Por Kulturtado. Fotografía de Víctor Moreno.
Los conciertos de Quique González ya no son solo recitales: son una tradición, una comunión de fieles que celebran sus himnos con lágrimas, saltos, risas y ese pellizco en el alma que solo sus canciones saben provocar. Una semana antes ya estamos nerviosos, mirando esa fecha marcada con fuego en el calendario desde el día en que salieron las entradas. Porque somos eso: kamikazes enamorados.
El pasado viernes 4 de julio, Quique regresó a su lugar natural dentro de la ciudad que lo vio crecer (Madrid) y a ese festival que tan bien le sienta (Noches del Botánico). Aunque hace tiempo que dejó Lavapiés por los pasajes verdes de Cantabria, este sigue siendo su hogar emocional, su santuario.
Ángel Stanich abrió la noche con un show honesto y magnético, demostrando que la nueva música americana hecha en castellano tiene en él a un sucesor convincente. Nos dejó la sangre caliente para lo que venía: a las 22:00, con puntualidad británica, Quique y su banda —con Toni Brunet a la producción y la guitarra— arrancaban con fuerza: Detectives, Kamikazes Enamorados y Miss Camiseta Mojada. Clásicos que huelen a juventud, a heridas viejas que ya no duelen, a memoria compartida.
La magia de Quique González en directo
Puede que Quique lleve casi una década sin sacar un disco a la altura de su excelsa discografía, pero su próximo álbum, 1973, previsto para octubre (y del que adelantó Terciopelo Azul), parece apuntar a su gran regreso. Lo cierto es que Quique está feliz, y eso, para el autor de algunos de los versos más románticos y lúcidos de este país dividido, es mucho decir. Su nuevo sonido —más cálido, más maduro— le sienta de maravilla.

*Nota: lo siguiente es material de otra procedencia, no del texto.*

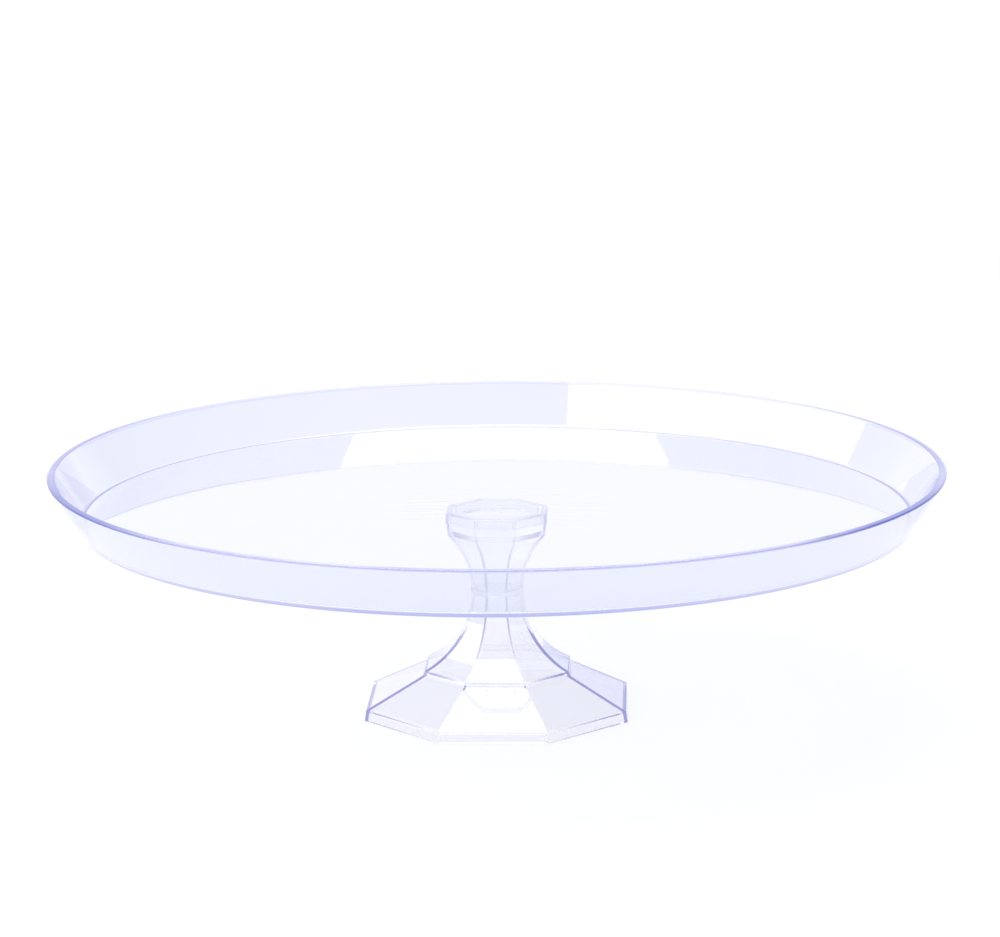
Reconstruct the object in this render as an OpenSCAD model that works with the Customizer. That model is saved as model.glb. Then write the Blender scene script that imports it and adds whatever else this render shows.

Durante las 20 canciones del repertorio hubo momentos de pura electricidad emocional: Sangre en el marcador fue demoledora; ¿Dónde está el dinero? sonó tan vigente como en 2013. Pájaros Mojados nos llenó de euforia y Salitre nos arrastró a esa nostalgia infinita de amores que ya no están.
Y entonces llegó la traca final: Relámpago, Pequeño Rock and Roll, Charo (con Nina entre el público), Y los Conserjes de Noche, esa historia de juventud desordenada que todos llevamos escrita en alguna parte, y, por último, Vidas Cruzadas (a la que se incorporó Ángel Stanich como uno más de la banda). Un cierre que nos dejó con los pies fuera del suelo, persiguiendo luciérnagas azules, cómplices, como si la pasión desmedida fuera eterna.
Los saltos dieron paso a abrazos, sonrisas, pretendientes de guitarristas, personajes de canciones, y mortales que soñaron con ser musas, o cantantes, o músicos, o poetas, o todos en uno. Gente corriente que solo quiere seguir soñando canciones. Porque aunque joda, Quique siempre nos encierra en su mundo. Y dentro de él, aunque solo sea por un rato, somos terriblemente felices, recordando cuando vivíamos a deshoras con el viento en las velas.